7 Prioritize Communication Protocol
Clear communication is a prerequisite for a successful custom software development. Be sure to stay across every stage of the project. Find out how the company communicates between colleagues, teams, projects, clients. Does their communication protocol support your development requirements?
It’s vital you understand the costs of development, new features to be added after initial release and for maintenance purposes.
If your specification is clear a vendor should be able to give you a fixed cost for the development, this should including warranty and break down costs of all your features for transparency.
If your project is large, then it could be that the vendor can develop the release in a number of steps to get you to market quicker with reduced functionality, then building on this as you gain more market traction.
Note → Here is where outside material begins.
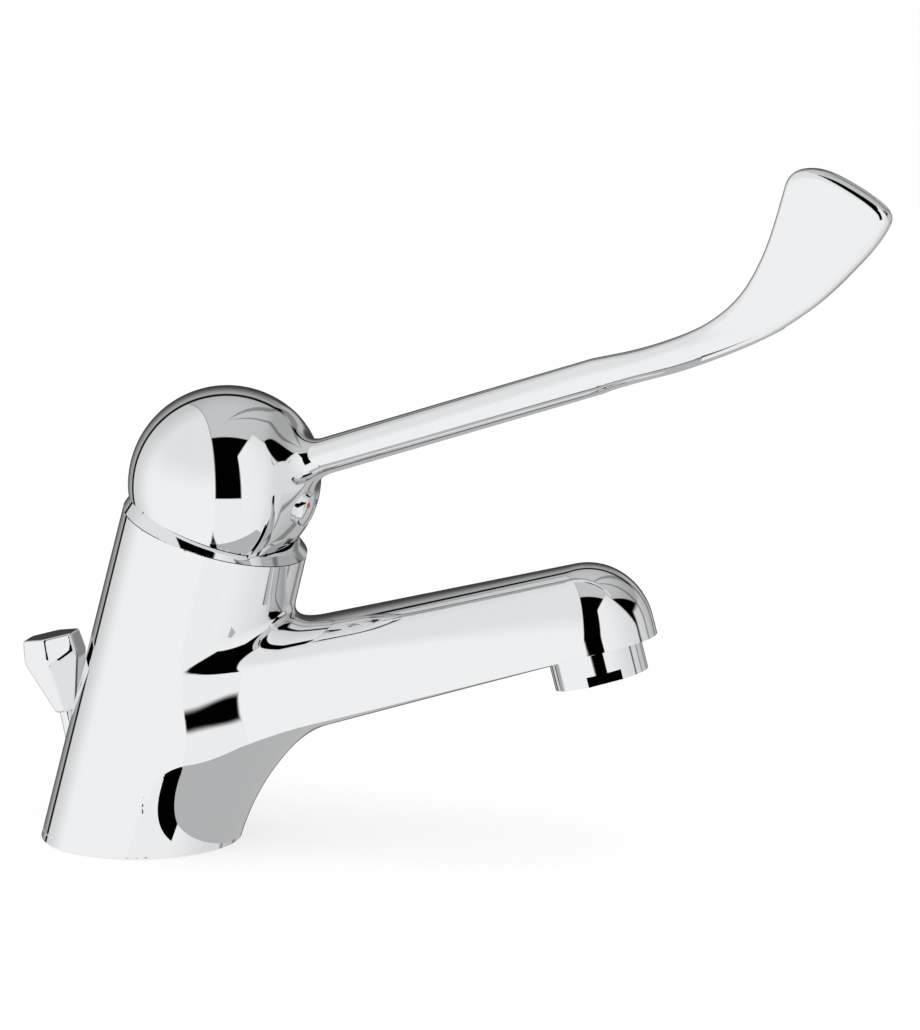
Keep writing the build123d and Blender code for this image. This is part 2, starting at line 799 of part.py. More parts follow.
def forward_pin(radius, start, end, height, x=0.0):
    """Cylinder along the cap frame's Y, from start to end, end being further forward."""
    pin = Rot(90, 0, 0) * Cylinder(radius, start - end)
    return Pos(x, (start + end) / 2, height) * pin


def elbow_lever():
    """Lever casting: hollow dome, long rod and elbow blade in one piece."""
    lever = dome() + lever_rod()
    lever -= lever_sweep()
    lever += blade()
    lever -= dome_hollow()
    socket_half = stem_side / 2 + sliding_gap
    lever -= in_cap(block(socket_half, -socket_half, socket_half, 0, stem_top + seat_gap))
    front = plug_front(plug_height)
    lever -= in_cap(forward_pin(plug_shank_radius + running_gap, front + plug_shank_length
                                + sliding_gap, front - dome_radius, plug_height))
    return lever - in_cap(forward_pin(screw_radius + running_gap, 0, front, plug_height))


def grub_screw():
    """Socket screw that clamps the lever to its stem."""
    start = -stem_side / 2 - running_gap
    screw = forward_pin(screw_radius, start, start - screw_length, plug_height)
    socket = Plane(origin=(0, start - screw_length, plug_height), z_dir=(0, 1, 0))
    key = extrude(socket * RegularPolygon(screw_radius * screw_socket_share, 6),
                  screw_length / 3)
    return screw - key


def index_plug():
    """Domed plug that hides the grub screw and carries the hot and cold marks."""
    front = plug_front(plug_height)
    plug = forward_pin(plug_shank_radius, front + plug_shank_length, front - plug_stand,
                       plug_height)
    plug += forward_pin(plug_radius, front - sliding_gap, front - plug_stand, plug_height)
    ball_radius = (plug_radius ** 2 + plug_crown ** 2) / (2 * plug_crown)
    ball = Pos(0, front - plug_stand - plug_crown + ball_radius, plug_height) * Sphere(ball_radius)
    crown = ball & forward_pin(plug_radius, front - plug_stand / 2, front - plug_stand - plug_crown
                               - overrun, plug_height)
    plug += crown
    for side in (-1, 1):
        plug -= mark_pin(side, mark_radius + running_gap, overrun)
    return plug


def mark_pin(side, radius, proud):
    """Small round pin on the plug's face, on one side of its middle."""
    front = plug_front(plug_height) - plug_stand - plug_crown
    reach = hypot(mark_side, mark_rise) / plug_radius
    face = front + plug_crown * reach ** 2
    return forward_pin(radius, face + mark_depth, face - proud, plug_height + mark_rise,
                       x=side * mark_side)


# aerator, in the outlet frame

def ring_pattern(pitch, rings):
    """Places of a honeycomb: a middle hole and hexagonal rings round it."""
    places = [(0.0, 0.0)]
    for ring in range(1, rings + 1):
        for side in range(6):
            here, there = radians(60 * side), radians(60 * side + 60)
            for step in range(ring):
                share = step / ring
                places.append((pitch * ring * (cos(here) * (1 - share) + cos(there) * share),
                               pitch * ring * (sin(here) * (1 - share) + sin(there) * share)))
    return places


def aerator_shell():
    """Chrome shell with two spanner flats and an inner lip that holds the insert."""
    shell = disc(aerator_radius, 0, aerator_length)
    shell -= disc(aerator_radius - aerator_wall - aerator_lip, -overrun, aerator_length)
    shell -= disc(aerator_radius - aerator_wall, aerator_lip_height, aerator_length + overrun)
    for side in (0, 180):
        flat = Pos(0, aerator_flat + aerator_radius / 2, 0) * Box(
            2 * aerator_radius, aerator_radius, 2 * aerator_flat_height)
        shell -= Rot(0, 0, aerator_flat_turn - 90 + side) * flat
    return shell


def aerator_insert():
    """Plastic flow insert with a honeycomb of holes."""
    insert = disc(insert_radius, insert_low, insert_low + insert_length)
    holes = [disc(insert_hole_radius, insert_low - overrun, insert_low + insert_length + overrun,
                  x, y) for x, y in ring_pattern(insert_hole_pitch, insert_rings)]
    return insert - holes


def aerator_screen():
    """Thin steel strainer on top of the insert."""
    screen = disc(insert_radius, screen_low, screen_low + screen_thickness)
    holes = [disc(screen_hole_radius, screen_low - overrun, screen_low + overrun, x, y)
             for x, y in ring_pattern(screen_hole_pitch, screen_rings)]
    return screen - holes


def aerator_washer():
    """Flat rubber washer between the shell and the spout head."""
    outer = aerator_radius - sliding_gap
    return tube(outer, outer - washer_width, washer_low, washer_low + washer_thickness)


# pop-up lift rod

def lift_rod_bush():
    """Plastic guide for the lift rod, pressed into its boss from below."""
    bush = tube(lift_bush_radius, lift_rod_radius + running_gap,
                along_rod(lift_bush_low), along_rod(lift_bush_high))
    return lift_plane().location * bush


def lift_rod():
    """Thin straight rod, from the knob's socket down to the foot."""
    rod = disc(lift_rod_radius, along_rod(lift_rod_foot), knob_socket_depth - sliding_gap)
    return lift_plane().location * rod


def lift_rod_knob():
    """Six-sided knob: widest at its girdle, drawn in to the rod below."""
    def ring(radius, height):
        return Pos(0, 0, height) * RegularPolygon(radius, knob_sides)
    lower = loft([ring(knob_bottom_radius, 0), ring(knob_girdle_radius, knob_girdle_height)],
                 ruled=True)
    upper = loft([ring(knob_girdle_radius, knob_girdle_height),
                  ring(knob_top_radius, knob_height)], ruled=True)
    knob = lower + upper
    knob = chamfer(knob.edges().group_by(Axis.Z)[-1], knob_edge)
    knob -= disc(lift_rod_radius + running_gap, -overrun, knob_socket_depth)
    return lift_plane().location * (Rot(0, 0, knob_turn) * knob)


nodes = {
    "tap_body": tap_body(),
    "base_seal_ring": base_seal_ring(),
    "cartridge_nut": in_cap(cartridge_nut()),
    "cartridge_housing": in_cap(cartridge_housing()),
    "cartridge_base": in_cap(cartridge_base()),
    "cartridge_port_seals": in_cap(cartridge_port_seals()),
    "fixed_ceramic_disc": in_cap(fixed_ceramic_disc()),
    "moving_ceramic_disc": in_cap(moving_ceramic_disc()),
    "disc_carrier": in_cap(disc_carrier()),
    "cartridge_rotor": in_cap(cartridge_rotor()),
    "rotor_seal": in_cap(rotor_seal()),
    "pivot_pin": in_cap(pivot_pin()),
    "lever_stem": in_cap(lever_stem()),
    "cover_ring": in_cap(cover_ring()),
    "elbow_lever": elbow_lever(),
    "grub_screw": in_cap(grub_screw()),
    "index_plug": in_cap(index_plug()),
    "hot_mark": in_cap(mark_pin(-1, mark_radius, mark_proud)),
    "cold_mark": in_cap(mark_pin(1, mark_radius, mark_proud)),
    "aerator_shell": in_outlet(aerator_shell()),
    "aerator_insert": in_outlet(aerator_insert()),
    "aerator_screen": in_outlet(aerator_screen()),
    "aerator_washer": in_outlet(aerator_washer()),
    "lift_rod_bush": lift_rod_bush(),
    "lift_rod": lift_rod(),
    "lift_rod_knob": lift_rod_knob(),
}

os.makedirs("parts", exist_ok=True)
for name, shape in nodes.items():
    export_step(shape, f"parts/{name}.step")
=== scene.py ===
"""Looks of the elbow lever tap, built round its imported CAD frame.

Shapes are worked out in millimetres in the frame's own axes and turned into metres
when a mesh is made. The chrome castings are rebuilt as smooth meshes of signed
distance fields, because chrome shows every facet of a plain CAD mesh.
"""
from math import cos, hypot, pi, radians, sin, sqrt, tan

import bpy
import numpy as np
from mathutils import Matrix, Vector


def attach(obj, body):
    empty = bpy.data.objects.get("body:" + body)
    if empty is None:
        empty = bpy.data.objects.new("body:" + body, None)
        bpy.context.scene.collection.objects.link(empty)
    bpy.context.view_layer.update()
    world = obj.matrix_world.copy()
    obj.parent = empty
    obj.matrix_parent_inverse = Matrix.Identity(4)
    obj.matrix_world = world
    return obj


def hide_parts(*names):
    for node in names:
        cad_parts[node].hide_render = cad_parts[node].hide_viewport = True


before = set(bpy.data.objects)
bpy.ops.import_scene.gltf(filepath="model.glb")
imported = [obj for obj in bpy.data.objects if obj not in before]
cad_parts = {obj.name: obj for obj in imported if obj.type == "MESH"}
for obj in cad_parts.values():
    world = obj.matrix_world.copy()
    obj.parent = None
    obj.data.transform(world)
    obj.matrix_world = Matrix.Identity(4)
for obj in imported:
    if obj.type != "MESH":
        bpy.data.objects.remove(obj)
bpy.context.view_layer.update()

millimetre = 0.001

# the tap's sizes: most are those of its CAD source, and some follow the photograph
# more closely than the solids do
base_radius = 26.0
collar_radius = 24.4
collar_reach = 21.8
collar_height = 82.7
collar_front = 58.0
lean_angle = 16.3
outlet_reach = 127.5
outlet_height = 52.4
outlet_angle = 15.2
seat_gap = 0.3
sliding_gap = 0.1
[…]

If this is the case, be sure you get costing for all the phases, not just the initial one – even if these are estimates this will give you a view on the total project cost.
9 Factor in Scalability
Ask yourself: does the prospective supplier have the capability to futureproof your bespoke application to keep it up to date in line with the market, the industry and your business growth?
Discuss the items on your wish list with your vendor and make sure they are well-informed of your plans. This will allow your developers to design the application with the ability to cater for these features in the future – keeping the development costs down and mitigating redesign of core features as you progress.
Done correctly and with due diligence, this thorough vetting of potential suppliers should provide a solid foundation for your custom application development project.
There are many things to consider in the development process and in many circumstances the choice of which model to use will already be made for you.
Products that have a single purpose may not have any off shelf software that is compatible with the hardware, or simply there isn’t a software package available that fits the requirements well enough.